### [SUPPLIED MATERIAL]
+---+

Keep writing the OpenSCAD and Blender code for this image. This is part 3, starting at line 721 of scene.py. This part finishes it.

+---+

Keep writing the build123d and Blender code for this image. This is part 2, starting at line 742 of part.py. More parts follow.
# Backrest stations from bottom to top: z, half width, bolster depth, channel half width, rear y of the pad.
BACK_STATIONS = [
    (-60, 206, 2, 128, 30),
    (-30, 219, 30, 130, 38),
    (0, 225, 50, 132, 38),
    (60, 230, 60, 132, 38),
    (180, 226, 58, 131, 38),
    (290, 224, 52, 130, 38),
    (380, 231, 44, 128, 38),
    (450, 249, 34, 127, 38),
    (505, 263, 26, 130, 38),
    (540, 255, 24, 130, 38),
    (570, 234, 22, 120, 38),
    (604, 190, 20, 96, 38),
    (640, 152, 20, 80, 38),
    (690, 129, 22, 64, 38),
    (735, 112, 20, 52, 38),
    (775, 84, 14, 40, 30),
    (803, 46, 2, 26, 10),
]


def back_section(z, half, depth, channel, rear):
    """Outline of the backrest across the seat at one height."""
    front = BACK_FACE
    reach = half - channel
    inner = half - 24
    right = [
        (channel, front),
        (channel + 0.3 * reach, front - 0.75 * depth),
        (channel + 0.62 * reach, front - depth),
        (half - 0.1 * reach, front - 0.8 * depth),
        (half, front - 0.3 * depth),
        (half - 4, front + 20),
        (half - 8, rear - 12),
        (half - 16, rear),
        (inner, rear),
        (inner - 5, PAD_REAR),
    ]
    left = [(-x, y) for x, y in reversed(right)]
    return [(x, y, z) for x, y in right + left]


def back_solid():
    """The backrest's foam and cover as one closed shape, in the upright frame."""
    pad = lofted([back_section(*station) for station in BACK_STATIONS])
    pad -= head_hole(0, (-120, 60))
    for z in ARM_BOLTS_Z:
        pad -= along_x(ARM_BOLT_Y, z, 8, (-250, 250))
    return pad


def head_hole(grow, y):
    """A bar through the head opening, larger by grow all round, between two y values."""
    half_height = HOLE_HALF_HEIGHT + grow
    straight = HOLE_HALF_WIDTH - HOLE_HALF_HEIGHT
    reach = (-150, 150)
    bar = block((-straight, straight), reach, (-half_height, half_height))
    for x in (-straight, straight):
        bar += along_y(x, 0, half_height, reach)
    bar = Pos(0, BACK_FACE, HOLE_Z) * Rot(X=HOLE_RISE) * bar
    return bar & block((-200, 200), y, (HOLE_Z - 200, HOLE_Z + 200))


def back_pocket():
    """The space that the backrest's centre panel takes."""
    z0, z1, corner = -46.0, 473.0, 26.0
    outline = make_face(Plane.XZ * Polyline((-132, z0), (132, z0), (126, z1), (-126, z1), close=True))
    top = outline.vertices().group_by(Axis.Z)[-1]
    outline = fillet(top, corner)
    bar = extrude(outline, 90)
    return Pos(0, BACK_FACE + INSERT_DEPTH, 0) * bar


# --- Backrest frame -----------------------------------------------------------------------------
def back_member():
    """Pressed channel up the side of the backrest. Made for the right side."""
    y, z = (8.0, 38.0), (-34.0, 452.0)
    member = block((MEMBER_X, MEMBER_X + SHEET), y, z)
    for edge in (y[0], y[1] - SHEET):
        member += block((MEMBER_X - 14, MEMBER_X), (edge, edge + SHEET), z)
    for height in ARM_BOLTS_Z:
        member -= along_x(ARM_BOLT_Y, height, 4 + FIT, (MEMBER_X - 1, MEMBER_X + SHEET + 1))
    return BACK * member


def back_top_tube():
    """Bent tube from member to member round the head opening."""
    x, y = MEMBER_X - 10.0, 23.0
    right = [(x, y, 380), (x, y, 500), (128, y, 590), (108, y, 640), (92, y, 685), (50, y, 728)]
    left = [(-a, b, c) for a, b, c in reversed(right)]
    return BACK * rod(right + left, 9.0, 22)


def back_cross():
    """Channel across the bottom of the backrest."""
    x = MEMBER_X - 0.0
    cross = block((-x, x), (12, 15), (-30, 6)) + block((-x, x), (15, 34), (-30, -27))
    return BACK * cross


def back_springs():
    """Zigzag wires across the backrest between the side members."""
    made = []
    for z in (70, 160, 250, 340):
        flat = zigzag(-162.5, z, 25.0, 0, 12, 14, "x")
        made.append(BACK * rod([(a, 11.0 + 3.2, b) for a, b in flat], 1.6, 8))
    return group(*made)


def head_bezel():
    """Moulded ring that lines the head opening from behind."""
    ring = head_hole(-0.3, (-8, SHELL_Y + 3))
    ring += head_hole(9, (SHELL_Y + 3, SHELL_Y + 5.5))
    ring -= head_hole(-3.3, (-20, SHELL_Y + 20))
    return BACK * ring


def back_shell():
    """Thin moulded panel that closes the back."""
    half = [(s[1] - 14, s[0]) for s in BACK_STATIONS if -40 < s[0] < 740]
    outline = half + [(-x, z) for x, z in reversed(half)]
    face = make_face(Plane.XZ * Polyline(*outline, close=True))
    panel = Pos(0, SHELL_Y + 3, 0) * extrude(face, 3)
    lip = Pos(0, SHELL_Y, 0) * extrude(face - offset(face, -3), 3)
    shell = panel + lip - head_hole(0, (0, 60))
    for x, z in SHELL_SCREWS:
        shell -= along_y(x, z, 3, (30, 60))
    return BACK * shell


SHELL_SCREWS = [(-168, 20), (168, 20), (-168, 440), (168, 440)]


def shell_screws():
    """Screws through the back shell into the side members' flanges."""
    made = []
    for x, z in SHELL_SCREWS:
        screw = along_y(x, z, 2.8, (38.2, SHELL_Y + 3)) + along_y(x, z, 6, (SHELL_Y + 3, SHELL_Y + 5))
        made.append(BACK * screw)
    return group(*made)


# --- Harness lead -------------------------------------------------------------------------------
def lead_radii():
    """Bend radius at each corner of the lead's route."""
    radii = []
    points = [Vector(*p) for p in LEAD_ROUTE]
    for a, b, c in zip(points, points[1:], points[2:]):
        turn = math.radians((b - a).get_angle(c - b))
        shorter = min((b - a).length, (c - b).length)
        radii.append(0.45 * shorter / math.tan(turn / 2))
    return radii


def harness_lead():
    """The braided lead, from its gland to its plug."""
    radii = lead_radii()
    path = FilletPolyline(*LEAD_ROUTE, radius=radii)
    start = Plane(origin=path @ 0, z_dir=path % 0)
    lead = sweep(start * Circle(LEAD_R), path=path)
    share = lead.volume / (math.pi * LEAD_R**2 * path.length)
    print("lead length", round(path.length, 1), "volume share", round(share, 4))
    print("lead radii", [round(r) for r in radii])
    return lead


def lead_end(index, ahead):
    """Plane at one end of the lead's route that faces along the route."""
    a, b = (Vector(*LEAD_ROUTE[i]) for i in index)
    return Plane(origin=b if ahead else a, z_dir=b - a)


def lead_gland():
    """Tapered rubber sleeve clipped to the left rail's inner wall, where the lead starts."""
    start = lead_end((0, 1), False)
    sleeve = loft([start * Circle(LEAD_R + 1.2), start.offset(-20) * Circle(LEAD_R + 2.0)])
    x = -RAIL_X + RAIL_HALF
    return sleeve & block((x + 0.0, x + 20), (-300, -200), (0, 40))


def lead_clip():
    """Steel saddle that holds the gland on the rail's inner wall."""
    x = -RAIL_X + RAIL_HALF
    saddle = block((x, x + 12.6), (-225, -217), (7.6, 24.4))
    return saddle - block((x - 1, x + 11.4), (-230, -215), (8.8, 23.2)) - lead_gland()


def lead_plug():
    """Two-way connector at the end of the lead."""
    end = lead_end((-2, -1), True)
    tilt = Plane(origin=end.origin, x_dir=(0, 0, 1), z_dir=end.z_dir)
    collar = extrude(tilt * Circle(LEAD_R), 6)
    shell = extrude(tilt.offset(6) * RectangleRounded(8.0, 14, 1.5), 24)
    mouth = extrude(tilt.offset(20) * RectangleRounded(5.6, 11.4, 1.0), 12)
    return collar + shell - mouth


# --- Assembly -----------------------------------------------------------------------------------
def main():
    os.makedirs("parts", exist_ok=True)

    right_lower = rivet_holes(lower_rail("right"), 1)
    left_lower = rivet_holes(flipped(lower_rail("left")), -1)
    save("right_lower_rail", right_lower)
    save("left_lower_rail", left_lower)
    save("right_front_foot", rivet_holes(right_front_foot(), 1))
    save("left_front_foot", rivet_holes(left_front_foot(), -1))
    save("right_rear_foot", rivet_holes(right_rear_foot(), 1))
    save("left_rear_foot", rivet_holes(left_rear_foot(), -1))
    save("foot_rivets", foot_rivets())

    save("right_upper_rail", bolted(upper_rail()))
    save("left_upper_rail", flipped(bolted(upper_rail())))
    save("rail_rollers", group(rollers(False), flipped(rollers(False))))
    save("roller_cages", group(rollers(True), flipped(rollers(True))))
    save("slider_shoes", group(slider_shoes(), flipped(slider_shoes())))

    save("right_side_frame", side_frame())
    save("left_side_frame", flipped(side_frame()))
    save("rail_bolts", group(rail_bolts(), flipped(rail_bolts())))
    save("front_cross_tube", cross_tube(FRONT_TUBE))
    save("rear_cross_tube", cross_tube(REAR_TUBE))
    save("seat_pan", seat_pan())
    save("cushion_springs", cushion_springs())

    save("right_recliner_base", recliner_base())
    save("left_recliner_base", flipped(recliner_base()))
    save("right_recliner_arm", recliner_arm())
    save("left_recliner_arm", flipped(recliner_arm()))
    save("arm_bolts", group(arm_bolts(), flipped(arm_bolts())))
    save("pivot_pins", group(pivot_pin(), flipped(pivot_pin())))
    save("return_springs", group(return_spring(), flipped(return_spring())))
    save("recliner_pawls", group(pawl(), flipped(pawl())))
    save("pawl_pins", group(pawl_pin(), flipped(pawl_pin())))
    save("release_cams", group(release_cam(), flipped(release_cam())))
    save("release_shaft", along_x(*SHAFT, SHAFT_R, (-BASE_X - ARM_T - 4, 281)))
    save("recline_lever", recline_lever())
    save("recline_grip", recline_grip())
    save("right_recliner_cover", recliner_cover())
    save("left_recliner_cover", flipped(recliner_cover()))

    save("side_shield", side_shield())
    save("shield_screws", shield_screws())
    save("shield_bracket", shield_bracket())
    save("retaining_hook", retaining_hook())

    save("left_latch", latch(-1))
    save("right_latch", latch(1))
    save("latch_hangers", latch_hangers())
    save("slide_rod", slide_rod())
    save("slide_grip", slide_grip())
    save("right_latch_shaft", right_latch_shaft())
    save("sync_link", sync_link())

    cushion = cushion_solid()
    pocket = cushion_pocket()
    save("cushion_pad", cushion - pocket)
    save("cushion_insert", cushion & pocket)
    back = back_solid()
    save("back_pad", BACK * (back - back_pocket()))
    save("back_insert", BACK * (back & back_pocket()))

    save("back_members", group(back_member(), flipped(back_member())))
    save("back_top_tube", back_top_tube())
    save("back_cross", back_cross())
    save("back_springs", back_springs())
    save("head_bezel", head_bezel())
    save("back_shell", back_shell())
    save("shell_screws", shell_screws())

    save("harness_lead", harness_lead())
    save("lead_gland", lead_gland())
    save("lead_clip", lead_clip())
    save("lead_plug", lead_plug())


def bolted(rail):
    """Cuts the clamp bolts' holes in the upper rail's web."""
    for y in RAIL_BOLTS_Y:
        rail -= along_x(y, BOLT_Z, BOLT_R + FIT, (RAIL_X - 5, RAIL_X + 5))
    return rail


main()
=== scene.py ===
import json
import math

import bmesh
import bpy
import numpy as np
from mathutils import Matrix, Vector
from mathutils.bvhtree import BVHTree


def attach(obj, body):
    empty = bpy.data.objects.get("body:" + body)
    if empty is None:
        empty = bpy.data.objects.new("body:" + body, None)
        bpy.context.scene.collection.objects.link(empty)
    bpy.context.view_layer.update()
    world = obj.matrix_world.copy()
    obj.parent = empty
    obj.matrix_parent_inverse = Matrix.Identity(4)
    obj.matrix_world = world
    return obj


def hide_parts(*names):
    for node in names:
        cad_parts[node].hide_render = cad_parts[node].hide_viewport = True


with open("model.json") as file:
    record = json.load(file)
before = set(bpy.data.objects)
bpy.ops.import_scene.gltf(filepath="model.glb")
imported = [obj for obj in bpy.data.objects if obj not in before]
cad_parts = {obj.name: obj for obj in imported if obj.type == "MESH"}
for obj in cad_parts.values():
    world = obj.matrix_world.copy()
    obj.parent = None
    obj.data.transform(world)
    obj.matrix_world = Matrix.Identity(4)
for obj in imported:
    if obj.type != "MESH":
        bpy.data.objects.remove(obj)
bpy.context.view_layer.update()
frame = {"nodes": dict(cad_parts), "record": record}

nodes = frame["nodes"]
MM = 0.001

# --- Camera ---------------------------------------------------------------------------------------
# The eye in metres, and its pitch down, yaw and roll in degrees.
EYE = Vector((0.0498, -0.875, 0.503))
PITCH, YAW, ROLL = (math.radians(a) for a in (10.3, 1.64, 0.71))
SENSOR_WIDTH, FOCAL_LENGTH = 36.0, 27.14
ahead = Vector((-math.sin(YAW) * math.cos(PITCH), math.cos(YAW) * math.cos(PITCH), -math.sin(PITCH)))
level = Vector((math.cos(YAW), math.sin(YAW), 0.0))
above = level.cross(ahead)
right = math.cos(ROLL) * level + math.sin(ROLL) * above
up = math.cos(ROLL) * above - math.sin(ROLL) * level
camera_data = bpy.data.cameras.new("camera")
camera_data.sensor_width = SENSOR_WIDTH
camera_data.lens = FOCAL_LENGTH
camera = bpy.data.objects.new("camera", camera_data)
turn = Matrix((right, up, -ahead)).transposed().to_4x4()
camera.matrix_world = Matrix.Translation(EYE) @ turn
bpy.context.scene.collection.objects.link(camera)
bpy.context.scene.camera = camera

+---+

### [TO DO]
All lines in the listing above from the line containing "cushion = cushion_solid()" to the line containing "cad_parts[node].hide_render = cad_parts[node].hide_viewport", inclusive, should be retyped exactly; no other lines should appear.

### [THE REPLY]
    cushion = cushion_solid()
    pocket = cushion_pocket()
    save("cushion_pad", cushion - pocket)
    save("cushion_insert", cushion & pocket)
    back = back_solid()
    save("back_pad", BACK * (back - back_pocket()))
    save("back_insert", BACK * (back & back_pocket()))

    save("back_members", group(back_member(), flipped(back_member())))
    save("back_top_tube", back_top_tube())
    save("back_cross", back_cross())
    save("back_springs", back_springs())
    save("head_bezel", head_bezel())
    save("back_shell", back_shell())
    save("shell_screws", shell_screws())

    save("harness_lead", harness_lead())
    save("lead_gland", lead_gland())
    save("lead_clip", lead_clip())
    save("lead_plug", lead_plug())


def bolted(rail):
    """Cuts the clamp bolts' holes in the upper rail's web."""
    for y in RAIL_BOLTS_Y:
        rail -= along_x(y, BOLT_Z, BOLT_R + FIT, (RAIL_X - 5, RAIL_X + 5))
    return rail


main()
=== scene.py ===
import json
import math

import bmesh
import bpy
import numpy as np
from mathutils import Matrix, Vector
from mathutils.bvhtree import BVHTree


def attach(obj, body):
    empty = bpy.data.objects.get("body:" + body)
    if empty is None:
        empty = bpy.data.objects.new("body:" + body, None)
        bpy.context.scene.collection.objects.link(empty)
    bpy.context.view_layer.update()
    world = obj.matrix_world.copy()
    obj.parent = empty
    obj.matrix_parent_inverse = Matrix.Identity(4)
    obj.matrix_world = world
    return obj


def hide_parts(*names):
    for node in names:
        cad_parts[node].hide_render = cad_parts[node].hide_viewport = True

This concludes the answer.